### REQUIRED WORK
Copy each line below that contains "None".
──────────────────────────────
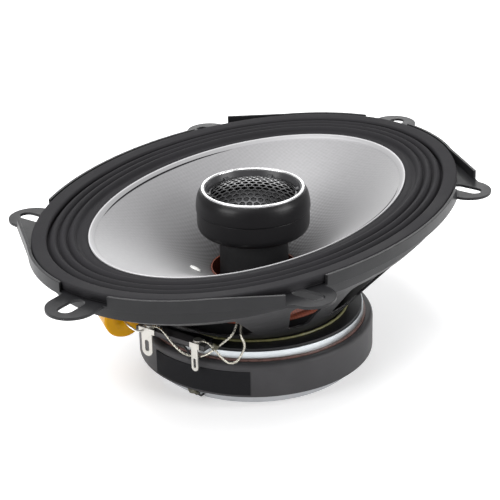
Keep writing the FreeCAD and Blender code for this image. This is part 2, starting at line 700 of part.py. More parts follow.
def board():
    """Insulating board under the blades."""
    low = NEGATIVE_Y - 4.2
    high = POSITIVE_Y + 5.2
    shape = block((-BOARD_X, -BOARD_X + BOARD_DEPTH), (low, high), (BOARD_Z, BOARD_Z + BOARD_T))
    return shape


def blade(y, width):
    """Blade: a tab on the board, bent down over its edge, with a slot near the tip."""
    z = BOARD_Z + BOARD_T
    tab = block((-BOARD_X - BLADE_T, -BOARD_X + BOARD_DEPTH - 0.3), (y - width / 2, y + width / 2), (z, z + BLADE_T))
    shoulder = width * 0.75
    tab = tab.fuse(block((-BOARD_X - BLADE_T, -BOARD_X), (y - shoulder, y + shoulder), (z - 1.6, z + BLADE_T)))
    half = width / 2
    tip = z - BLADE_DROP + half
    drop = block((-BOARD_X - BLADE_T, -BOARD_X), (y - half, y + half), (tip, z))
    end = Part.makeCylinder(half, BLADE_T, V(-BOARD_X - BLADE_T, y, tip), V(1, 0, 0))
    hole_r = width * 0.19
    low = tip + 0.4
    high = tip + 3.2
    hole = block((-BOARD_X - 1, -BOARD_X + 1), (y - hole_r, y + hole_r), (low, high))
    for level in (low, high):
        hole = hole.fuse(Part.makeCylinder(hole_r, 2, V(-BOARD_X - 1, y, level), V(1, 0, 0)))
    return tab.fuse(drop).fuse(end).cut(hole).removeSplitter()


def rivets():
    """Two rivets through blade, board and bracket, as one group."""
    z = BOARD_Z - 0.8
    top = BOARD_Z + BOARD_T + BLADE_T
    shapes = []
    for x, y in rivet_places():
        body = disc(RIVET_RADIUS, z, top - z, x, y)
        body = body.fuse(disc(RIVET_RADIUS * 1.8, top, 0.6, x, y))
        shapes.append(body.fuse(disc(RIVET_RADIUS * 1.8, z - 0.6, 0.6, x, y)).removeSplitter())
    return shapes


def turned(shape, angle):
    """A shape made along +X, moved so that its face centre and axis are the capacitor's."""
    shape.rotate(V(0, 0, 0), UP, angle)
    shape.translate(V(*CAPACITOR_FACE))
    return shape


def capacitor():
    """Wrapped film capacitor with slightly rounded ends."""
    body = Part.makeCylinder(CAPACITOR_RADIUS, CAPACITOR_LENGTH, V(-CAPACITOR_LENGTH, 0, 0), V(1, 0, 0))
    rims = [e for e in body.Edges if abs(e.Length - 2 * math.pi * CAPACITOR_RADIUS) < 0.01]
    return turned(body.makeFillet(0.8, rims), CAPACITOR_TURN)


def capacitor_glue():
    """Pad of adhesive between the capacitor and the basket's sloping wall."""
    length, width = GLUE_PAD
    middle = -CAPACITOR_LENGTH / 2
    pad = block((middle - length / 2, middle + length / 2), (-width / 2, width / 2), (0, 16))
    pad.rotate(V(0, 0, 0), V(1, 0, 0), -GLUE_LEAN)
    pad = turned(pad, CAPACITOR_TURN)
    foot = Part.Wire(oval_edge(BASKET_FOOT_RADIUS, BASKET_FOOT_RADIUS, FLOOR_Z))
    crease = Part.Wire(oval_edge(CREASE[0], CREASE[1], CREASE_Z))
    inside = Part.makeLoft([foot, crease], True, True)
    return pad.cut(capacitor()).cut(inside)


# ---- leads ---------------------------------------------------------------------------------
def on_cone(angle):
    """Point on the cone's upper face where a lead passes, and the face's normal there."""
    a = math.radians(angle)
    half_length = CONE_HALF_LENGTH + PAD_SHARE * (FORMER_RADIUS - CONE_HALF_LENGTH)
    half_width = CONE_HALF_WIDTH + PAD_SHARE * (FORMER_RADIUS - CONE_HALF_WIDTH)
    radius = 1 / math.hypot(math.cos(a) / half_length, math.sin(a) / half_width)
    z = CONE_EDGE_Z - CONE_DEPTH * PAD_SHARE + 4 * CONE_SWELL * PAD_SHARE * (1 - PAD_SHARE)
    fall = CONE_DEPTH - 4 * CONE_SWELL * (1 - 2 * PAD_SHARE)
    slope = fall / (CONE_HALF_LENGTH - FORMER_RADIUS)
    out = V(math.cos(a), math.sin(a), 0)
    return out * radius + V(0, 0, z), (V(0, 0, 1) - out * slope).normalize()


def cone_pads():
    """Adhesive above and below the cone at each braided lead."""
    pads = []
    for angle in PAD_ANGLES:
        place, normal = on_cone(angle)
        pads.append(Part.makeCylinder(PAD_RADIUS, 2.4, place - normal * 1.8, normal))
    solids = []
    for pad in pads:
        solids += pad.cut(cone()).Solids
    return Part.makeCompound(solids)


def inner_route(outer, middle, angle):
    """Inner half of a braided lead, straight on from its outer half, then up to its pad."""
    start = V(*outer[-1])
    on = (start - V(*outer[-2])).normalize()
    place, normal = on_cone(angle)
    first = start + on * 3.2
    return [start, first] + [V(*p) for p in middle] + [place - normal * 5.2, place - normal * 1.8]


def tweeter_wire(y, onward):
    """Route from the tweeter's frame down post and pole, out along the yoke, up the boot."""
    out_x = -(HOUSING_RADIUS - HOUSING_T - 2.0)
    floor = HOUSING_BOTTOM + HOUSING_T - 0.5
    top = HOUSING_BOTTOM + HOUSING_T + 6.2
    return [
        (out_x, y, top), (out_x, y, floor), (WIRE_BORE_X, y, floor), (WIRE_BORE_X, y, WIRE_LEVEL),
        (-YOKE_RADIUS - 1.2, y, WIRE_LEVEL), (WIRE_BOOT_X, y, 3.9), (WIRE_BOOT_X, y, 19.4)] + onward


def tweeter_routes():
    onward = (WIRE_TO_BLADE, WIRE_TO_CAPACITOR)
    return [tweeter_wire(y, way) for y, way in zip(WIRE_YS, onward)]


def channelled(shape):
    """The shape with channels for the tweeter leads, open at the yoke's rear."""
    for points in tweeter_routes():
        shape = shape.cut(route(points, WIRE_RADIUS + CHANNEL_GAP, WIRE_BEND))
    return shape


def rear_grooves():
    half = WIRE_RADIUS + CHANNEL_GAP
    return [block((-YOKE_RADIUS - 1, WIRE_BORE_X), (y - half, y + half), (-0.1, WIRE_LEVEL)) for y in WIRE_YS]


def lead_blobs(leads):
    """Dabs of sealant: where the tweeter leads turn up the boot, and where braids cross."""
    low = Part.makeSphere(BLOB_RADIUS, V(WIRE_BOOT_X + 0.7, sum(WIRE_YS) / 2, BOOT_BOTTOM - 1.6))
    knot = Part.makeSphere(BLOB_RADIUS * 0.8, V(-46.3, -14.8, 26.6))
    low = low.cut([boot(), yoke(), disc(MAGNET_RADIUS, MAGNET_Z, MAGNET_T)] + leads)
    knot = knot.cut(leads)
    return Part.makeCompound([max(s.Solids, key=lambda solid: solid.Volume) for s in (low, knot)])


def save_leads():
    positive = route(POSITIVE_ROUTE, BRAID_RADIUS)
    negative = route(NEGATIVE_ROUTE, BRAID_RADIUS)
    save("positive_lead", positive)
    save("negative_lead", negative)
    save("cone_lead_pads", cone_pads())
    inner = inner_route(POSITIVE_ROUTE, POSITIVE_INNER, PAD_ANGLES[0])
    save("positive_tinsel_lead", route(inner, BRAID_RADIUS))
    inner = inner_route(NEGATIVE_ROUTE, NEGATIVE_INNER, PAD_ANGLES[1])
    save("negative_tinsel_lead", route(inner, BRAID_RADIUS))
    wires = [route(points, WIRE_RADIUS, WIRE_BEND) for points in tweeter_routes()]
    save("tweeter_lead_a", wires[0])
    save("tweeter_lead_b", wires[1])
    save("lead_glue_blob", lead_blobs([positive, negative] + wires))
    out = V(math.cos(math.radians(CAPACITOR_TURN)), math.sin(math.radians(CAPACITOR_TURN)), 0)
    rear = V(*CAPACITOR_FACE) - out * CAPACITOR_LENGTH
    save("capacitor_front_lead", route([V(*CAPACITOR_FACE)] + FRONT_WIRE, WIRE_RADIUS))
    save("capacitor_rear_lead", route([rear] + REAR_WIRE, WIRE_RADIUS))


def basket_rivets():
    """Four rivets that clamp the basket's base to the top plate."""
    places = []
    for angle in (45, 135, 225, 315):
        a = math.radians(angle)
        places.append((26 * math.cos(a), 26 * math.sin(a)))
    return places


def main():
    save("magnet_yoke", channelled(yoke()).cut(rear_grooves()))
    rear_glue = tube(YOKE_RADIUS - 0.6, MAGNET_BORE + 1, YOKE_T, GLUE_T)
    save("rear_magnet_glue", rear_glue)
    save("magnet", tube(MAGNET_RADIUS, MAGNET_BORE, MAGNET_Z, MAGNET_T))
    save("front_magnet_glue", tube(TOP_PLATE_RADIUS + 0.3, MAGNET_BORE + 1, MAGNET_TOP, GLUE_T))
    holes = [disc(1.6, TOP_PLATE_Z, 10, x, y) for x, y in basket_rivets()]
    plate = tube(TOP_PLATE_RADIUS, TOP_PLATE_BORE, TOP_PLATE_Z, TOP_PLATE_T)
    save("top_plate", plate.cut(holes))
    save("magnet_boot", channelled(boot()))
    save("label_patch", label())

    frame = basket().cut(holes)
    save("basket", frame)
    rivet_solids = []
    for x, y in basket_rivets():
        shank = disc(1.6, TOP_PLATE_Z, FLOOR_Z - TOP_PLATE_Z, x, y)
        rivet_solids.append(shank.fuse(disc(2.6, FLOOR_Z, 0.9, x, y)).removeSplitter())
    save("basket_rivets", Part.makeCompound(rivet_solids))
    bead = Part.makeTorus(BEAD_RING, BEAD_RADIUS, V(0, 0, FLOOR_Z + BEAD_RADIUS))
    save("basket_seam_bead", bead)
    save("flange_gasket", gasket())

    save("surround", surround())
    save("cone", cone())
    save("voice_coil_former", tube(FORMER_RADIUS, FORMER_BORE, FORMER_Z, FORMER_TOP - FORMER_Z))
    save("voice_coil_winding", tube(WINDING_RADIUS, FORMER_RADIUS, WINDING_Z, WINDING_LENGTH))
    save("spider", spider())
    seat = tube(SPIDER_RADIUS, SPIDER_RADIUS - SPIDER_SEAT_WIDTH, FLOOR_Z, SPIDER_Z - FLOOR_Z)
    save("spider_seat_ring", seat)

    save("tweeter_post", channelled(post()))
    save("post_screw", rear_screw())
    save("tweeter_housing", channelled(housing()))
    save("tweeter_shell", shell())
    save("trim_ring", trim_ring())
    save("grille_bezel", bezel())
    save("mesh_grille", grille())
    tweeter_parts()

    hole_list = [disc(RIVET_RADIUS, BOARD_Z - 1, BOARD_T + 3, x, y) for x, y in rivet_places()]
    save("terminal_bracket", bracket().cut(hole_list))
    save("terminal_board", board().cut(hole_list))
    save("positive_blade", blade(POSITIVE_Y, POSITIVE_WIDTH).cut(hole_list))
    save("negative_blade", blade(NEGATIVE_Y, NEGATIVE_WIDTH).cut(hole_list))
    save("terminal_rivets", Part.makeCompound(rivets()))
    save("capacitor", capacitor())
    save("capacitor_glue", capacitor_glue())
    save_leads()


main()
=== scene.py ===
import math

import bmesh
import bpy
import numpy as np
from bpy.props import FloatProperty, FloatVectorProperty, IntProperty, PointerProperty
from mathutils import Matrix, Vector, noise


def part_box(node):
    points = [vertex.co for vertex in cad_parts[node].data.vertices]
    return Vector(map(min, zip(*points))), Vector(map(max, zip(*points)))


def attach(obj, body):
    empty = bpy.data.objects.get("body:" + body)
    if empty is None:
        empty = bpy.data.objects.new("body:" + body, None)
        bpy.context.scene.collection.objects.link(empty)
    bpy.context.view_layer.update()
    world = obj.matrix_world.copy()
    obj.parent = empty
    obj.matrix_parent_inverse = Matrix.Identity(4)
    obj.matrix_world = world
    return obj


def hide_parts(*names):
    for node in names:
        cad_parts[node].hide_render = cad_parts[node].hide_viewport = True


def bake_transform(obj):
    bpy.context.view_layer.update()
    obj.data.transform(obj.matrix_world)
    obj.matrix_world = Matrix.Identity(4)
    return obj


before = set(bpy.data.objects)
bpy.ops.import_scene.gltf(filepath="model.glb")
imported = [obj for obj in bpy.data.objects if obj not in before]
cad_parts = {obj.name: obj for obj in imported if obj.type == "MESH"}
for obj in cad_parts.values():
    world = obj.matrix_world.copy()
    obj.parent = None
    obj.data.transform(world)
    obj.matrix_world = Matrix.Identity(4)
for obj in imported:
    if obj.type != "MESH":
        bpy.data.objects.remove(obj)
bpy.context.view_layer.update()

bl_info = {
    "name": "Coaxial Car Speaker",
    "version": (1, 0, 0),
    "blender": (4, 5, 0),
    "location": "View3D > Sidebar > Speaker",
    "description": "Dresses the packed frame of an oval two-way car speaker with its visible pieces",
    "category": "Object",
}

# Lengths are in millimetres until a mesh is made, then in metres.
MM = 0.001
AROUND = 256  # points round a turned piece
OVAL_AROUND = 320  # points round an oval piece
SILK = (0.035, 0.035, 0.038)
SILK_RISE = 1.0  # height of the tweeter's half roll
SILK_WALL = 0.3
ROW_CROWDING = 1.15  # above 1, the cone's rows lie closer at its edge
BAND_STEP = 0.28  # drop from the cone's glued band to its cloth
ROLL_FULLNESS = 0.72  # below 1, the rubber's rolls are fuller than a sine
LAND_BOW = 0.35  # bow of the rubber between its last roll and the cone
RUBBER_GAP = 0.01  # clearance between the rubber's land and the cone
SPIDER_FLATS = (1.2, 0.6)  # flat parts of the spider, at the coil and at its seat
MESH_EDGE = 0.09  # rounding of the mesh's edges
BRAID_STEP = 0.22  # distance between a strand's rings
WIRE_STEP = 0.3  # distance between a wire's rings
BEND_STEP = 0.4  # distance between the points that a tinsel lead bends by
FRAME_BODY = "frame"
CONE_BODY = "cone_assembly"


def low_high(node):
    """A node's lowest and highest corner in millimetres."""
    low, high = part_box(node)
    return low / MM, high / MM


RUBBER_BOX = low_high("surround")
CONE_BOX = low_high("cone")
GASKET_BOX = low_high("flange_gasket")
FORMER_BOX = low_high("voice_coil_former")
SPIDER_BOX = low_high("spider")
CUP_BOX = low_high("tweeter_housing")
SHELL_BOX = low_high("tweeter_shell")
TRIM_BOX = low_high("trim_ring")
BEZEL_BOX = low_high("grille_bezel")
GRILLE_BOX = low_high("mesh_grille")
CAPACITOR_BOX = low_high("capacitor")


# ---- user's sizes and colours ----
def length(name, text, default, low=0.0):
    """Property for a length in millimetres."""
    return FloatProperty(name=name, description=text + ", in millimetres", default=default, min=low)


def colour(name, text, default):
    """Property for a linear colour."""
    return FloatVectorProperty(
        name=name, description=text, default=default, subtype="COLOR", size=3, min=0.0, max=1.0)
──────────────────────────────
### RESULT OF THE EXERCISE
    if empty is None:
        empty = bpy.data.objects.new("body:" + body, None)
    obj.parent = None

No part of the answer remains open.